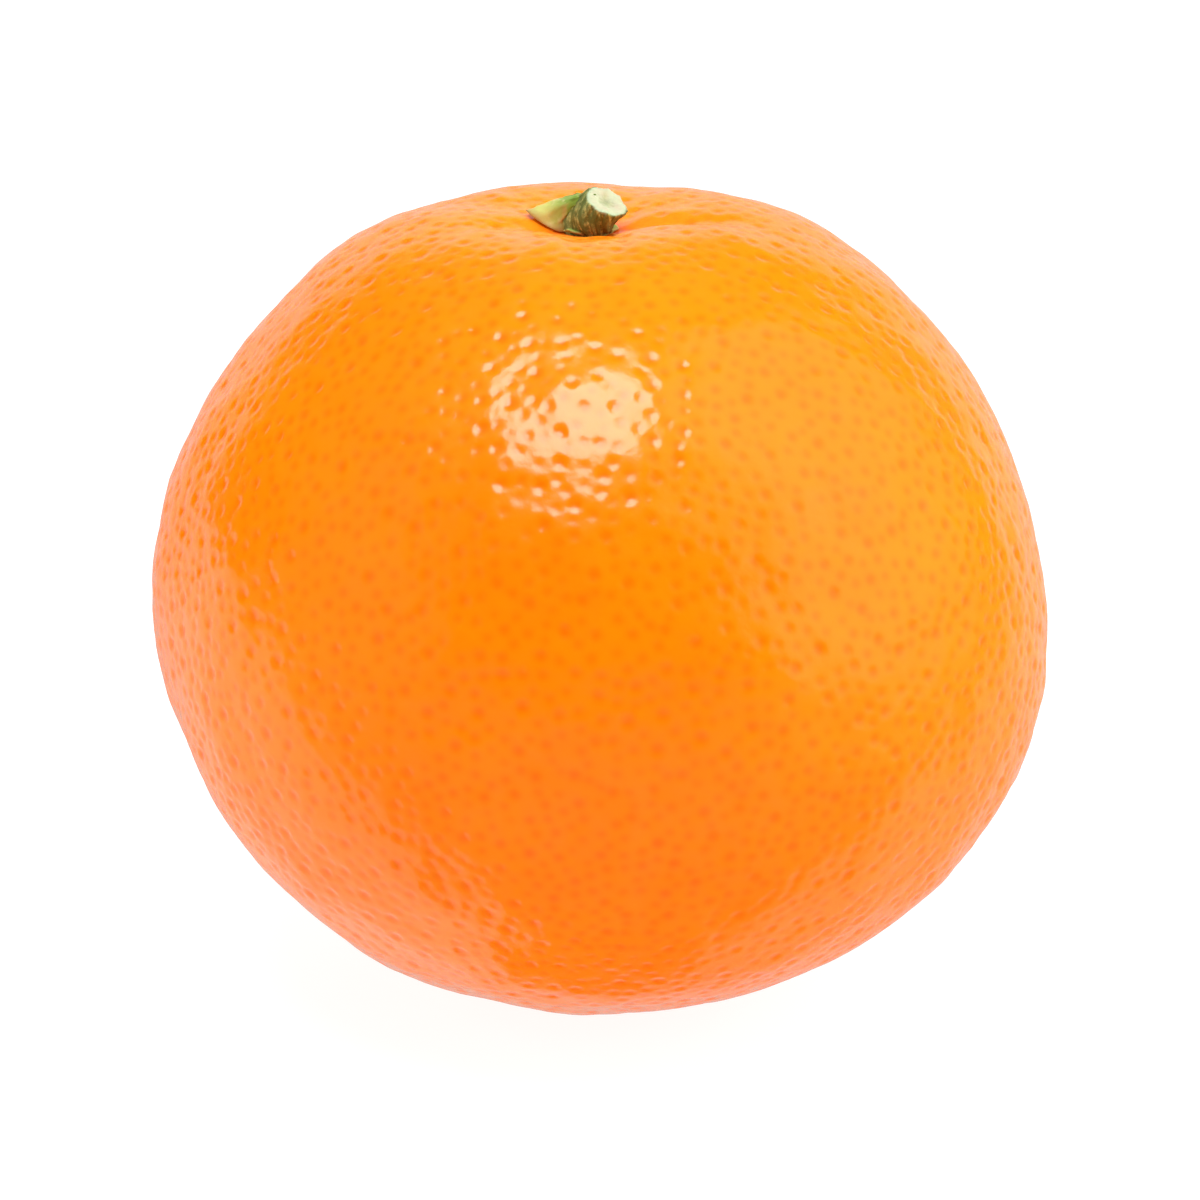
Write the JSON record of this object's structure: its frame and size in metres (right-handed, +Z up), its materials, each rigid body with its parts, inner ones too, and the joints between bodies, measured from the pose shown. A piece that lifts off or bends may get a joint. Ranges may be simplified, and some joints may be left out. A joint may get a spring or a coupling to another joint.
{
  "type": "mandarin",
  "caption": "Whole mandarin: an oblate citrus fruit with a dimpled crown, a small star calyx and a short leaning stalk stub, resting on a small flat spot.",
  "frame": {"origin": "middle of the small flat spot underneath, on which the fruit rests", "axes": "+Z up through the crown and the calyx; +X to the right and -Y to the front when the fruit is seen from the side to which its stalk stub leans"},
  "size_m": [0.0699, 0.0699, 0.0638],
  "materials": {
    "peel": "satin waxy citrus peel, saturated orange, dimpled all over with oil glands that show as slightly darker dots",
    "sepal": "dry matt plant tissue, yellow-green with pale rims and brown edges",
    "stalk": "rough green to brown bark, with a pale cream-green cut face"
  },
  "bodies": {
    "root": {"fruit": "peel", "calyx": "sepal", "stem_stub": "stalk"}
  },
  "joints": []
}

> _Requirement_
Reproduce every line of the material above exactly.

> _Answer to the problem_
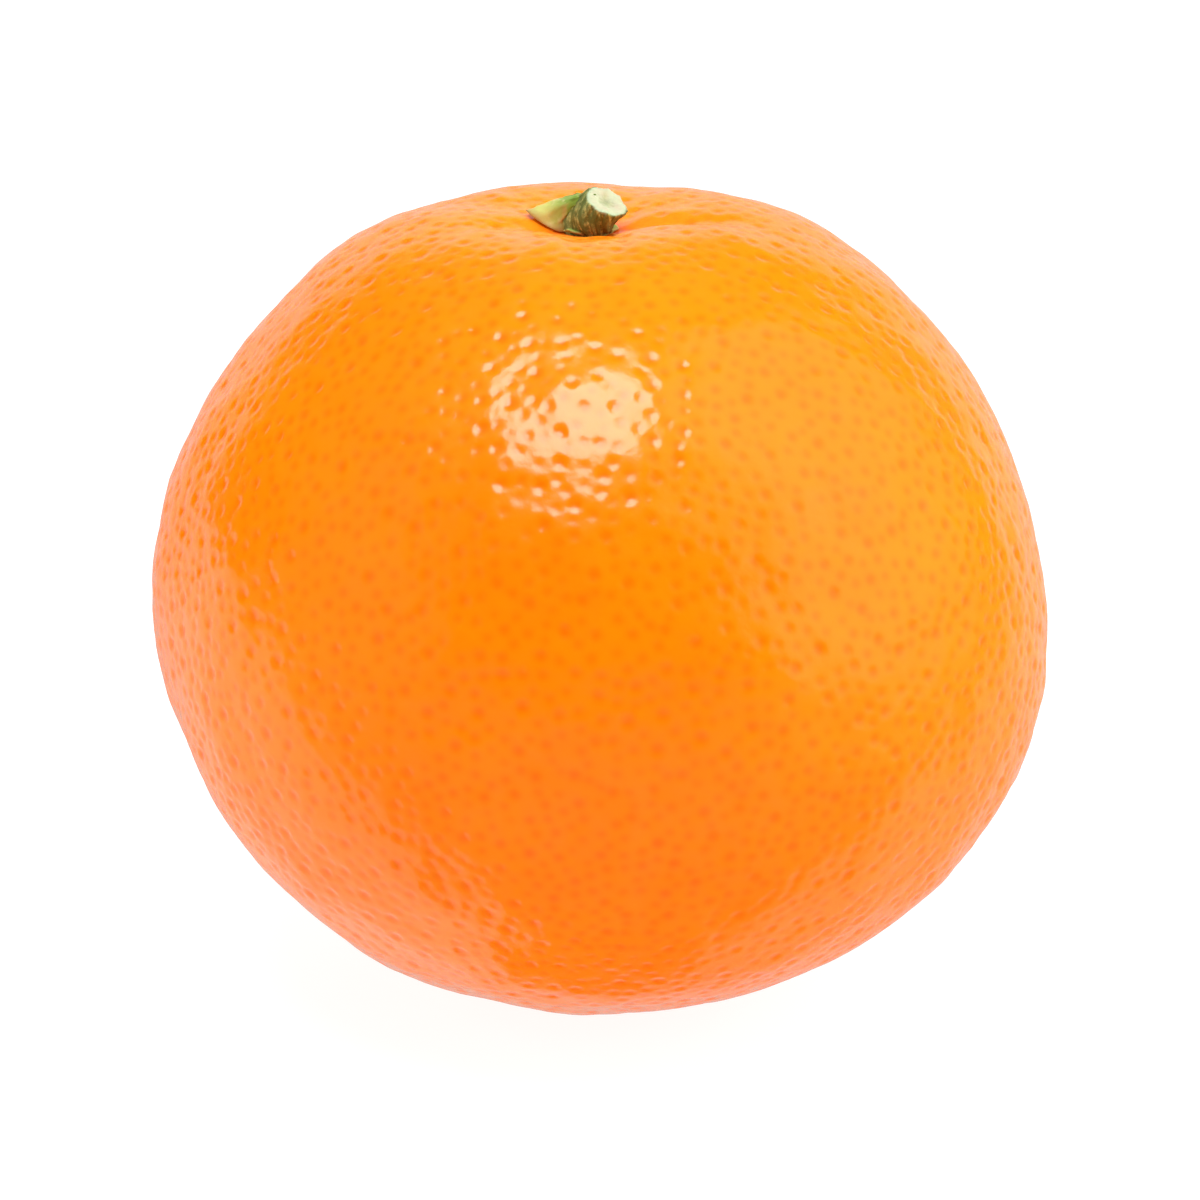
Write the JSON record of this object's structure: its frame and size in metres (right-handed, +Z up), its materials, each rigid body with its parts, inner ones too, and the joints between bodies, measured from the pose shown. A piece that lifts off or bends may get a joint. Ranges may be simplified, and some joints may be left out. A joint may get a spring or a coupling to another joint.
{
  "type": "mandarin",
  "caption": "Whole mandarin: an oblate citrus fruit with a dimpled crown, a small star calyx and a short leaning stalk stub, resting on a small flat spot.",
  "frame": {"origin": "middle of the small flat spot underneath, on which the fruit rests", "axes": "+Z up through the crown and the calyx; +X to the right and -Y to the front when the fruit is seen from the side to which its stalk stub leans"},
  "size_m": [0.0699, 0.0699, 0.0638],
  "materials": {
    "peel": "satin waxy citrus peel, saturated orange, dimpled all over with oil glands that show as slightly darker dots",
    "sepal": "dry matt plant tissue, yellow-green with pale rims and brown edges",
    "stalk": "rough green to brown bark, with a pale cream-green cut face"
  },
  "bodies": {
    "root": {"fruit": "peel", "calyx": "sepal", "stem_stub": "stalk"}
  },
  "joints": []
}